When I spoke this out loud to a few friends, all of them had the same reaction: Check yourself, Paul, because that’s what everybody feels. I thought that by naming my need and talking myself through my heartbreak, I was rising above the pain and I’d be able to reason my way out of the hurt.
As the French mathematician Blaise Pascal wrote, “The heart has its reason whereof Reason knows nothing.” Although I had a pristine understanding of my own needs and accepted this heartbreak for what it was, the combined wisdom of poets and my friends had no match for the occasional pangs of sadness that crept throughout the crevices of my day. One minute I’m in the flow of writing an essay, and another minute my mind is completely where it doesn’t want to be, like a child forced to go to the grocery store with her parents.

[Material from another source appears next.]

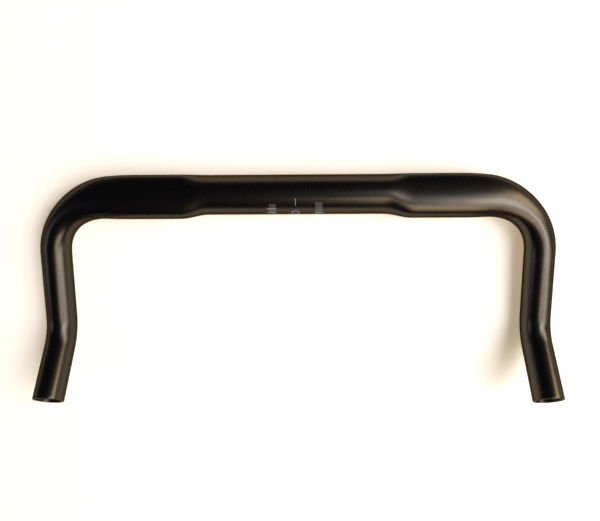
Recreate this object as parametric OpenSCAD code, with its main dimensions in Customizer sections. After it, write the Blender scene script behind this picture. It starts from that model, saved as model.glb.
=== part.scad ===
// Aero base handlebar: one formed aluminium tube, round where the stem holds it, pressed to a
// wing along the tops, which is blunt in front and thin behind, bent forward at both corners and
// kicked up at the two open ends.
// Origin at the middle of the clamp's axis, +X to the rider's right, forward along -Y, +Z up.

/* [Clamp] */
// Outer diameter of the round middle that the stem holds
clamp_d = 31.8; // [25.4:0.1:35]
// Length of the round middle
clamp_length = 136; // [80:1:170]
// Wall of the round middle
clamp_wall = 2.6; // [1.8:0.1:4]

/* [Wing] */
// Front-to-back width of the flattened tops
wing_chord = 35.2; // [30:0.1:44]
// Top-to-bottom height of the flattened tops
wing_height = 22.4; // [18:0.1:30]
// Bluntness of the wing's front edge: 0 is an ellipse, more makes the back edge thinner
wing_nose = 0.38; // [0:0.01:0.5]
// How far the wing's middle lies in front of the clamp's axis
wing_forward = 1.1; // [0:0.1:3]
// Length over which the round middle flattens into the wing
wing_blend = 26; // [16:1:34]
// Wall of the wing
wing_wall = 2.3; // [1.6:0.1:3]
// Length over which the wing narrows to the round arm, on its way through the corner
wing_taper = 92; // [60:1:100]
// How far the section's middle moves toward the inside of the corner halfway through the taper
taper_shift = 1.2; // [0:0.1:3]

/* [Arms] */
// Outer diameter of the arms
arm_d = 23.8; // [20:0.1:26]
// Wall of the arms
arm_wall = 2; // [1.2:0.1:3]
// Distance between the middles of the two open ends
end_spacing = 400; // [380:1:460]
// Radius of the corner's centre line
corner_radius = 48; // [36:1:60]
// Last stretch of the corner, which is already round
corner_round = 6.5; // [2:0.5:20]
// Angle by which each arm spreads outward
arm_spread = 1; // [0:0.1:6]
// Angle by which the bar's plane dips forward, which brings the arms level with the clamp's underside
plane_dip = 2.2; // [0:0.1:8]
// Straight stretch of the arm between the corner and the kick
arm_straight = 54; // [20:1:120]
// Radius of the kick's centre line
kick_radius = 42; // [24:1:80]
// Angle by which the kick turns the end upward
kick_angle = 36; // [10:1:60]
// Straight stretch at the open end
end_straight = 44; // [20:1:100]
// Width of the bevel on both edges of the open end
rim_bevel = 0.4; // [0.1:0.1:0.6]

/* [Hidden] */

// Facets round the lofted skin and round its hollow, and round the true tubes
SKIN_SIDES = 48;
HOLLOW_SIDES = 20;
$fn = 96;

// Rings along the clamp's blend and degrees of corner between two rings, for skin and hollow
SKIN_BLEND_STEPS = 8;
HOLLOW_BLEND_STEPS = 5;
SKIN_CORNER_STEP = 5.5;
HOLLOW_CORNER_STEP = 9;

// Lofts and kicks run this far into the straight tube at each end and are this much smaller
// in radius, so that they end inside the tube's true round edge
LAP = 1;
LAP_CLEARANCE = 0.02;
// Cuts run this far past the faces they open
PAST = 1;

corner_turn = 90 - arm_spread;
corner_arc = corner_radius * corner_turn * PI / 180;
// How far outward the arm's spread carries the end beyond the corner
spread_reach = sin(arm_spread)
    * (arm_straight + kick_radius * sin(kick_angle) + end_straight * cos(kick_angle));
// Where the tops stop being straight and the corner begins
corner_start = end_spacing / 2 - corner_radius * sin(corner_turn) - spread_reach;
corner_end = corner_start + corner_arc;
// How far the wing lies above the clamp's axis, which keeps its top level with the clamp's
wing_lift = (clamp_d - wing_height) / 2;
blend_start = clamp_length / 2;
blend_end = blend_start + wing_blend;
taper_end = corner_end - corner_round;
taper_start = max(blend_end + LAP, taper_end - wing_taper);

// Goes from 0 to 1 as t passes from a to b, and leaves both ends without a jump in curvature
function ease(t, a, b) =
    let (u = min(1, max(0, (t - a) / (b - a))))
    u * u * u * (u * (6 * u - 15) + 10);

// How much of the wing's form the section has at a distance along the centre line
function wing_share(s) = ease(s, blend_start, blend_end);
// How much of the arm's form the section has there
function arm_share(s) = ease(s, taper_start, taper_end);

// A size that goes from the clamp's value to the wing's and on to the arm's
function along(s, clamp_value, wing_value, arm_value) =
    let (to_wing = clamp_value + (wing_value - clamp_value) * wing_share(s))
    to_wing + (arm_value - to_wing) * arm_share(s);

// Angle turned by the corner at a distance along the centre line
function turned(s) = min(corner_turn, max(0, (s - corner_start) / corner_radius * 180 / PI));

// Place of the centre line in the bar's plane: straight tops, round corner, straight arm
function place(s) =
    let (
        t = turned(s),
        before = min(s, corner_start),
        after = max(0, s - corner_end)
    )
    [
        before + corner_radius * sin(t) + after * cos(t),
        -corner_radius * (1 - cos(t)) - after * sin(t)
    ];

// Height of the section at an angle, where its greatest height is 1 and lies forward of the middle
function tear(angle, nose) =
    let (c = nose == 0 ? 0 : (sqrt(1 + 8 * nose * nose) - 1) / (4 * nose))
    sin(angle) * (1 + nose * cos(angle)) / (sqrt(1 - c * c) * (1 + nose * c));

// One closed ring of the skin, taken in by a wall thickness for the hollow
function ring(s, sides, inset) =
    let (
        t = turned(s),
        centre = place(s),
        side = [-sin(t), -cos(t)],
        half_chord = along(s, clamp_d, wing_chord, arm_d) / 2 - inset,
        half_height = along(s, clamp_d, wing_height, arm_d) / 2 - inset,
        halfway = 4 * arm_share(s) * (1 - arm_share(s)),
        shift = along(s, 0, wing_forward, 0) + taper_shift * halfway,
        lift = along(s, 0, wing_lift, 0),
        nose = along(s, 0, wing_nose, 0)
    )
    [
        for (i = [0 : sides - 1])
            let (
                angle = 360 * i / sides,
                across = shift + half_chord * cos(angle),
                up = lift + half_height * tear(angle, nose)
            )
            [centre[0] + side[0] * across, centre[1] + side[1] * across, up]
    ];

// Distances along the centre line at which the skin or the hollow has a ring
function stations(blend_steps, corner_step) =
    let (
        corner_length = corner_end - taper_start,
        corner_steps = ceil(corner_length / (corner_radius * corner_step * PI / 180))
    )
    [
        blend_start - LAP,
        for (i = [0 : blend_steps]) blend_start + wing_blend * i / blend_steps,
        for (i = [0 : corner_steps]) taper_start + corner_length * i / corner_steps,
        corner_end + LAP
    ];

// Closed solid through a list of rings that have the same number of points
module loft(rings) {
    sides = len(rings[0]);
    last = len(rings) - 1;
    walls = [
        for (i = [0 : last - 1], j = [0 : sides - 1])
            let (
                a = i * sides + j,
                b = i * sides + (j + 1) % sides
            )
            each [[a, b, b + sides], [a, b + sides, a + sides]]
    ];
    first_cap = [for (j = [sides - 1 : -1 : 0]) j];
    last_cap = [for (j = [0 : sides - 1]) last * sides + j];
    polyhedron([for (r = rings) each r], [first_cap, each walls, last_cap], convexity = 6);
}

// Wing and corner of one side, solid
module wing_skin() {
    loft([
        for (s = stations(SKIN_BLEND_STEPS, SKIN_CORNER_STEP))
            ring(s, SKIN_SIDES, LAP_CLEARANCE)
    ]);
}

// The hollow inside wing and corner
module wing_hollow() {
    loft([
        for (s = stations(HOLLOW_BLEND_STEPS, HOLLOW_CORNER_STEP))
            ring(s, HOLLOW_SIDES, along(s, clamp_wall, wing_wall, arm_wall) + LAP_CLEARANCE)
    ]);
}

// Puts its children at the corner's end, with +X along the arm
module at_arm() {
    translate(place(corner_end)) rotate([0, 0, -corner_turn]) children();
}

// Puts its children at the open end's root, with +Z along the end
module at_end() {
    at_arm()
        translate([
            arm_straight + kick_radius * sin(kick_angle),
            0,
            kick_radius * (1 - cos(kick_angle))
        ])
            rotate([0, 90 - kick_angle, 0])
                children();
}

// A round rod along one arm: straight, kick and straight end, which runs past its mouth by a length
module arm_rod(d, past) {
    lap_angle = LAP / kick_radius * 180 / PI;
    at_arm() {
        rotate([0, 90, 0]) cylinder(d = d, h = arm_straight);
        translate([arm_straight, 0, kick_radius])
            rotate([0, 90 + lap_angle, 0])
                rotate([90, 0, 0])
                    rotate_extrude(angle = kick_angle + 2 * lap_angle)
                        translate([kick_radius, 0])
                            circle(d = d - 2 * LAP_CLEARANCE);
    }
    at_end() cylinder(d = d, h = end_straight + past);
}

// Ring that takes the bevel off the outer edge of the open end
module outer_bevel() {
    at_end()
        translate([0, 0, end_straight])
            rotate_extrude()
                polygon([
                    [arm_d / 2 - rim_bevel, 0],
                    [arm_d / 2, -rim_bevel],
                    [arm_d / 2 + PAST, -rim_bevel],
                    [arm_d / 2 + PAST, PAST],
                    [arm_d / 2 - rim_bevel, PAST]
                ]);
}

// Cone that takes the bevel off the inner edge of the open end
module inner_bevel() {
    bore_r = arm_d / 2 - arm_wall;
    at_end()
        translate([0, 0, end_straight - rim_bevel])
            cylinder(r1 = bore_r, r2 = bore_r + rim_bevel + PAST, h = rim_bevel + PAST);
}

module both_sides() {
    children();
    mirror([1, 0, 0]) children();
}

// A rod along the clamp's axis
module clamp_rod(d) {
    rotate([0, 90, 0]) cylinder(d = d, h = clamp_length, center = true);
}

module handlebar() {
    color("#1d1b1c")
        rotate([plane_dip, 0, 0])
            difference() {
                union() {
                    clamp_rod(clamp_d);
                    both_sides() {
                        wing_skin();
                        arm_rod(arm_d, 0);
                    }
                }
                clamp_rod(clamp_d - 2 * clamp_wall);
                both_sides() {
                    wing_hollow();
                    arm_rod(arm_d - 2 * arm_wall, PAST);
                    outer_bevel();
                    inner_bevel();
                }
            }
}

handlebar();
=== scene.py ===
"""Looks of the bullhorn handlebar: a smooth skin over the fixed solid, its satin black finish, the
printed clamp scale, and a white table under soft light.

Lengths in the shape's own values are millimetres, as on a drawing. They become metres where meshes are made.
"""

import math

import bpy
from mathutils import Matrix, Vector


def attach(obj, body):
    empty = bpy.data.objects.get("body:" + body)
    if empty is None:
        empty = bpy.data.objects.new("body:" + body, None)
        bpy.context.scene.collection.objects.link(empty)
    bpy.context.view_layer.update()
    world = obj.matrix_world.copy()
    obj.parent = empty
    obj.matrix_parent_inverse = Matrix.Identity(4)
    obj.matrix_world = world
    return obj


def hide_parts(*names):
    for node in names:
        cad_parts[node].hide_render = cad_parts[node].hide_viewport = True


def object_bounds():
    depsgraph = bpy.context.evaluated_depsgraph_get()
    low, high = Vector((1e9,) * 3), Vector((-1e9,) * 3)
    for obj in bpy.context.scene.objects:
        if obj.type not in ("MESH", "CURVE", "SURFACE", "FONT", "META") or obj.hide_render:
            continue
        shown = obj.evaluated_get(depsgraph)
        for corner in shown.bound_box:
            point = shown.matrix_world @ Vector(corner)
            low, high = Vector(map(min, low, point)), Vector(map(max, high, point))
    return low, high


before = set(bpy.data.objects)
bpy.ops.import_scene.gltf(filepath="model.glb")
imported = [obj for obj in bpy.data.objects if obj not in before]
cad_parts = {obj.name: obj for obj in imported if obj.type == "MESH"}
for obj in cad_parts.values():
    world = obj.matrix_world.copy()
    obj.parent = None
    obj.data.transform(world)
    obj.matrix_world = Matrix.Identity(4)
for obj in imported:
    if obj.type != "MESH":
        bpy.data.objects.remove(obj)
cad_low, cad_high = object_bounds()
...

What cured the heartbreak—as it does with everything else in life—was time, but this time I was equipped with an understanding, a digestion of the experience, that made the ride much smoother had I not talked it out or named my struggle.
A General Theory of Love is a must-read—a beautiful collection of insights from various domains like science, psychology, the arts, and philosophy. Beyond the surface treatment of love, the book explores its every conceivable face, like studying a beautiful diamond.
As Jonathan Haidt wrote beautifully in The Happiness Hypothesis,
If you are in passionate love and want to celebrate your passion, read poetry. If your ardor has calmed and you want to understand your evolving relationship, read psychology. But if you have just ended a relationship and would like to believe you are better off without love, read philosophy.